JOB: Write out each line of the material again, word for word.

RAW DATA:
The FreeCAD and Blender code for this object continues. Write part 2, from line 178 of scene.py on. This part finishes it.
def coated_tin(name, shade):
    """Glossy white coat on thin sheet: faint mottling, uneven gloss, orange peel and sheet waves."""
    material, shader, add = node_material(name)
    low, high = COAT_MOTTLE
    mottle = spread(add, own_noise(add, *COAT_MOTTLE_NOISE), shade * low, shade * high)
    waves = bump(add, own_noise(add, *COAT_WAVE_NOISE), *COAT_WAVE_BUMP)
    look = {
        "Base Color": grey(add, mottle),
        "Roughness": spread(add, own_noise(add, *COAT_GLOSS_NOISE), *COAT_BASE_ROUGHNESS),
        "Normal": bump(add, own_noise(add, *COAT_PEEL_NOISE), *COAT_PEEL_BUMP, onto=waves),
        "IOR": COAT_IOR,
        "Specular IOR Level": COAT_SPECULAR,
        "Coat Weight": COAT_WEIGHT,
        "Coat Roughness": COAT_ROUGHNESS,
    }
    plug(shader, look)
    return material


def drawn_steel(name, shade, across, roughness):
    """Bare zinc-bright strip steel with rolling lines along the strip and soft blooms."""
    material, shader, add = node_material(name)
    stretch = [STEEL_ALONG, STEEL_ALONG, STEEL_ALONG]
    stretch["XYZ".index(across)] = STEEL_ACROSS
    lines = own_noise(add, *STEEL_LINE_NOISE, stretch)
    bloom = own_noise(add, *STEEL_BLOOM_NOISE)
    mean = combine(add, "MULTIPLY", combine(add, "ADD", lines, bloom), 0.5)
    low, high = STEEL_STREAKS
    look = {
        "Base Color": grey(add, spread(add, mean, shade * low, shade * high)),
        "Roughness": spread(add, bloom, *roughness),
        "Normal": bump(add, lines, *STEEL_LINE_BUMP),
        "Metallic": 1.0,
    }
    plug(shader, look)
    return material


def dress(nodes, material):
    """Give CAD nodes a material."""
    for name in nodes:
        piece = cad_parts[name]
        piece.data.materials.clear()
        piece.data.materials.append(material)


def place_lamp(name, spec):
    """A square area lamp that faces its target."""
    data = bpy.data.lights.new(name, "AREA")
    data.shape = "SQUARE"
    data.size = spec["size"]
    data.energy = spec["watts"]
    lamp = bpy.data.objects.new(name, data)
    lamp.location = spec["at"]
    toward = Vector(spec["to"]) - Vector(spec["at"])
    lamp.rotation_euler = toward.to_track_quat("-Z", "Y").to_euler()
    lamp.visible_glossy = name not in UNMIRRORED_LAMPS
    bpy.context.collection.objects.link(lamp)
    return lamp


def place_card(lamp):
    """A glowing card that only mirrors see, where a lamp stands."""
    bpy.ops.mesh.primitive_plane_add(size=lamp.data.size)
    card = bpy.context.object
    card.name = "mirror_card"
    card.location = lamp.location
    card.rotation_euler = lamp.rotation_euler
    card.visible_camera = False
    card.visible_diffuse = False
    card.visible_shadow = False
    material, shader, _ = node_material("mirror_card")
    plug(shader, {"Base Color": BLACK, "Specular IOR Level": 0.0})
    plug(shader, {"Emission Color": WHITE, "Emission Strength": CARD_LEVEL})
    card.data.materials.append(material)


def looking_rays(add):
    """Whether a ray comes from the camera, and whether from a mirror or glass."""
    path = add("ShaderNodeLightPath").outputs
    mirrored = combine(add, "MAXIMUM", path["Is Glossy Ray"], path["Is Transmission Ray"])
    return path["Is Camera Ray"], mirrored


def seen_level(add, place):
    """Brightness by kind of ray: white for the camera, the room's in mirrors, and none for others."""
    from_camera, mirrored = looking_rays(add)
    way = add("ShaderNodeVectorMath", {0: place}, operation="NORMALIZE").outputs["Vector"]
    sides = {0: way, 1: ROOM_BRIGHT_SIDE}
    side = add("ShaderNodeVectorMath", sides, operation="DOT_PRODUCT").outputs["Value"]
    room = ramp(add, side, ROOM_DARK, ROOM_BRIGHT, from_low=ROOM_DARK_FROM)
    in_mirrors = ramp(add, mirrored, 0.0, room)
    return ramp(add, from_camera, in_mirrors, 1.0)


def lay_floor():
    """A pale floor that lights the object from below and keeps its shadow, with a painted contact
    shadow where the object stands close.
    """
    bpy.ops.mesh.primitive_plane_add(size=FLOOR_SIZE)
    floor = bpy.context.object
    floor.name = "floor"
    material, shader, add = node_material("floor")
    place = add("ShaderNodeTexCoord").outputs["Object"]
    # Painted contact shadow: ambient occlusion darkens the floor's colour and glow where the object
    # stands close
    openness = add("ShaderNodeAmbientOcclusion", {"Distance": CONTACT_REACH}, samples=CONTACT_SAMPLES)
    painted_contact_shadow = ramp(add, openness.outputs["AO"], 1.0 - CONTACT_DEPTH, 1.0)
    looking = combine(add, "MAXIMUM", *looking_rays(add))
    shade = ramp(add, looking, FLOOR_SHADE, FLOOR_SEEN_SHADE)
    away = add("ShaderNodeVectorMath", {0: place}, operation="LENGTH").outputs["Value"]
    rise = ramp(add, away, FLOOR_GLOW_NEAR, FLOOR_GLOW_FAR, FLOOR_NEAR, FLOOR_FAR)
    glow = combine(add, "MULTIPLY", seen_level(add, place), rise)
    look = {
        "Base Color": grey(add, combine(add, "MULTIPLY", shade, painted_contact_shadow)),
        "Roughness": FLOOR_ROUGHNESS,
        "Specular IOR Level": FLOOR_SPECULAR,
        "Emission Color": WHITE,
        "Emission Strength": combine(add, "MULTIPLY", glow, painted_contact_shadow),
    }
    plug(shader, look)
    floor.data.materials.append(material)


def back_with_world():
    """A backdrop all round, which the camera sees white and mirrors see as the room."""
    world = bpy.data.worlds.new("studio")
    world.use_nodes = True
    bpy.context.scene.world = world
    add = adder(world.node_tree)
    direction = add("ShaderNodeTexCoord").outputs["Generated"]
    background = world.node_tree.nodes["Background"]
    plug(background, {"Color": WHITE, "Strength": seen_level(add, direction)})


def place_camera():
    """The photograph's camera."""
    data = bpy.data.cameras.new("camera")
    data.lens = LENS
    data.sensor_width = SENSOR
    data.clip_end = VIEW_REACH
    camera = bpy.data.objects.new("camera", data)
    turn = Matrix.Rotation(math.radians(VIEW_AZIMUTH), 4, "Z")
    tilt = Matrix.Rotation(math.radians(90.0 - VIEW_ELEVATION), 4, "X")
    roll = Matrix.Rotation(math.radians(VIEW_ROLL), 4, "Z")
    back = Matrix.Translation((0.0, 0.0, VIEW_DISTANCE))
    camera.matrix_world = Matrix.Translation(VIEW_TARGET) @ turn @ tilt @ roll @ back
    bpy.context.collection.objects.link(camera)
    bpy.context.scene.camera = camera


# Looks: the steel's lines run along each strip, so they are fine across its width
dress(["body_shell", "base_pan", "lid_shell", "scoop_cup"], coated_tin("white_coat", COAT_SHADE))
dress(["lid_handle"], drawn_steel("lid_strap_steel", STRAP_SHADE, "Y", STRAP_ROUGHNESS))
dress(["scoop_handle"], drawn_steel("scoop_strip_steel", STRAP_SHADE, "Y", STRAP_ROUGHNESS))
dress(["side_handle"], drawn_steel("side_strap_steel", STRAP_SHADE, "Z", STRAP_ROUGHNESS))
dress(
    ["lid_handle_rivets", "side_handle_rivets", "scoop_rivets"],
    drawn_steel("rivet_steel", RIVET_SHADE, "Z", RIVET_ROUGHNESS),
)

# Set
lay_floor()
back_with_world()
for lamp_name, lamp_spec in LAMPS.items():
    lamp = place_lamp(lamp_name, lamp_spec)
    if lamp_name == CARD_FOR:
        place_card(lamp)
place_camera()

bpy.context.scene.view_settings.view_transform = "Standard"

WRITTEN ANSWER:
The FreeCAD and Blender code for this object continues. Write part 2, from line 178 of scene.py on. This part finishes it.
def coated_tin(name, shade):
    """Glossy white coat on thin sheet: faint mottling, uneven gloss, orange peel and sheet waves."""
    material, shader, add = node_material(name)
    low, high = COAT_MOTTLE
    mottle = spread(add, own_noise(add, *COAT_MOTTLE_NOISE), shade * low, shade * high)
    waves = bump(add, own_noise(add, *COAT_WAVE_NOISE), *COAT_WAVE_BUMP)
    look = {
        "Base Color": grey(add, mottle),
        "Roughness": spread(add, own_noise(add, *COAT_GLOSS_NOISE), *COAT_BASE_ROUGHNESS),
        "Normal": bump(add, own_noise(add, *COAT_PEEL_NOISE), *COAT_PEEL_BUMP, onto=waves),
        "IOR": COAT_IOR,
        "Specular IOR Level": COAT_SPECULAR,
        "Coat Weight": COAT_WEIGHT,
        "Coat Roughness": COAT_ROUGHNESS,
    }
    plug(shader, look)
    return material


def drawn_steel(name, shade, across, roughness):
    """Bare zinc-bright strip steel with rolling lines along the strip and soft blooms."""
    material, shader, add = node_material(name)
    stretch = [STEEL_ALONG, STEEL_ALONG, STEEL_ALONG]
    stretch["XYZ".index(across)] = STEEL_ACROSS
    lines = own_noise(add, *STEEL_LINE_NOISE, stretch)
    bloom = own_noise(add, *STEEL_BLOOM_NOISE)
    mean = combine(add, "MULTIPLY", combine(add, "ADD", lines, bloom), 0.5)
    low, high = STEEL_STREAKS
    look = {
        "Base Color": grey(add, spread(add, mean, shade * low, shade * high)),
        "Roughness": spread(add, bloom, *roughness),
        "Normal": bump(add, lines, *STEEL_LINE_BUMP),
        "Metallic": 1.0,
    }
    plug(shader, look)
    return material


def dress(nodes, material):
    """Give CAD nodes a material."""
    for name in nodes:
        piece = cad_parts[name]
        piece.data.materials.clear()
        piece.data.materials.append(material)


def place_lamp(name, spec):
    """A square area lamp that faces its target."""
    data = bpy.data.lights.new(name, "AREA")
    data.shape = "SQUARE"
    data.size = spec["size"]
    data.energy = spec["watts"]
    lamp = bpy.data.objects.new(name, data)
    lamp.location = spec["at"]
    toward = Vector(spec["to"]) - Vector(spec["at"])
    lamp.rotation_euler = toward.to_track_quat("-Z", "Y").to_euler()
    lamp.visible_glossy = name not in UNMIRRORED_LAMPS
    bpy.context.collection.objects.link(lamp)
    return lamp


def place_card(lamp):
    """A glowing card that only mirrors see, where a lamp stands."""
    bpy.ops.mesh.primitive_plane_add(size=lamp.data.size)
    card = bpy.context.object
    card.name = "mirror_card"
    card.location = lamp.location
    card.rotation_euler = lamp.rotation_euler
    card.visible_camera = False
    card.visible_diffuse = False
    card.visible_shadow = False
    material, shader, _ = node_material("mirror_card")
    plug(shader, {"Base Color": BLACK, "Specular IOR Level": 0.0})
    plug(shader, {"Emission Color": WHITE, "Emission Strength": CARD_LEVEL})
    card.data.materials.append(material)


def looking_rays(add):
    """Whether a ray comes from the camera, and whether from a mirror or glass."""
    path = add("ShaderNodeLightPath").outputs
    mirrored = combine(add, "MAXIMUM", path["Is Glossy Ray"], path["Is Transmission Ray"])
    return path["Is Camera Ray"], mirrored


def seen_level(add, place):
    """Brightness by kind of ray: white for the camera, the room's in mirrors, and none for others."""
    from_camera, mirrored = looking_rays(add)
    way = add("ShaderNodeVectorMath", {0: place}, operation="NORMALIZE").outputs["Vector"]
    sides = {0: way, 1: ROOM_BRIGHT_SIDE}
    side = add("ShaderNodeVectorMath", sides, operation="DOT_PRODUCT").outputs["Value"]
    room = ramp(add, side, ROOM_DARK, ROOM_BRIGHT, from_low=ROOM_DARK_FROM)
    in_mirrors = ramp(add, mirrored, 0.0, room)
    return ramp(add, from_camera, in_mirrors, 1.0)


def lay_floor():
    """A pale floor that lights the object from below and keeps its shadow, with a painted contact
    shadow where the object stands close.
    """
    bpy.ops.mesh.primitive_plane_add(size=FLOOR_SIZE)
    floor = bpy.context.object
    floor.name = "floor"
    material, shader, add = node_material("floor")
    place = add("ShaderNodeTexCoord").outputs["Object"]
    # Painted contact shadow: ambient occlusion darkens the floor's colour and glow where the object
    # stands close
    openness = add("ShaderNodeAmbientOcclusion", {"Distance": CONTACT_REACH}, samples=CONTACT_SAMPLES)
    painted_contact_shadow = ramp(add, openness.outputs["AO"], 1.0 - CONTACT_DEPTH, 1.0)
    looking = combine(add, "MAXIMUM", *looking_rays(add))
    shade = ramp(add, looking, FLOOR_SHADE, FLOOR_SEEN_SHADE)
    away = add("ShaderNodeVectorMath", {0: place}, operation="LENGTH").outputs["Value"]
    rise = ramp(add, away, FLOOR_GLOW_NEAR, FLOOR_GLOW_FAR, FLOOR_NEAR, FLOOR_FAR)
    glow = combine(add, "MULTIPLY", seen_level(add, place), rise)
    look = {
        "Base Color": grey(add, combine(add, "MULTIPLY", shade, painted_contact_shadow)),
        "Roughness": FLOOR_ROUGHNESS,
        "Specular IOR Level": FLOOR_SPECULAR,
        "Emission Color": WHITE,
        "Emission Strength": combine(add, "MULTIPLY", glow, painted_contact_shadow),
    }
    plug(shader, look)
    floor.data.materials.append(material)


def back_with_world():
    """A backdrop all round, which the camera sees white and mirrors see as the room."""
    world = bpy.data.worlds.new("studio")
    world.use_nodes = True
    bpy.context.scene.world = world
    add = adder(world.node_tree)
    direction = add("ShaderNodeTexCoord").outputs["Generated"]
    background = world.node_tree.nodes["Background"]
    plug(background, {"Color": WHITE, "Strength": seen_level(add, direction)})


def place_camera():
    """The photograph's camera."""
    data = bpy.data.cameras.new("camera")
    data.lens = LENS
    data.sensor_width = SENSOR
    data.clip_end = VIEW_REACH
    camera = bpy.data.objects.new("camera", data)
    turn = Matrix.Rotation(math.radians(VIEW_AZIMUTH), 4, "Z")
    tilt = Matrix.Rotation(math.radians(90.0 - VIEW_ELEVATION), 4, "X")
    roll = Matrix.Rotation(math.radians(VIEW_ROLL), 4, "Z")
    back = Matrix.Translation((0.0, 0.0, VIEW_DISTANCE))
    camera.matrix_world = Matrix.Translation(VIEW_TARGET) @ turn @ tilt @ roll @ back
    bpy.context.collection.objects.link(camera)
    bpy.context.scene.camera = camera


# Looks: the steel's lines run along each strip, so they are fine across its width
dress(["body_shell", "base_pan", "lid_shell", "scoop_cup"], coated_tin("white_coat", COAT_SHADE))
dress(["lid_handle"], drawn_steel("lid_strap_steel", STRAP_SHADE, "Y", STRAP_ROUGHNESS))
dress(["scoop_handle"], drawn_steel("scoop_strip_steel", STRAP_SHADE, "Y", STRAP_ROUGHNESS))
dress(["side_handle"], drawn_steel("side_strap_steel", STRAP_SHADE, "Z", STRAP_ROUGHNESS))
dress(
    ["lid_handle_rivets", "side_handle_rivets", "scoop_rivets"],
    drawn_steel("rivet_steel", RIVET_SHADE, "Z", RIVET_ROUGHNESS),
)

# Set
lay_floor()
back_with_world()
for lamp_name, lamp_spec in LAMPS.items():
    lamp = place_lamp(lamp_name, lamp_spec)
    if lamp_name == CARD_FOR:
        place_card(lamp)
place_camera()

bpy.context.scene.view_settings.view_transform = "Standard"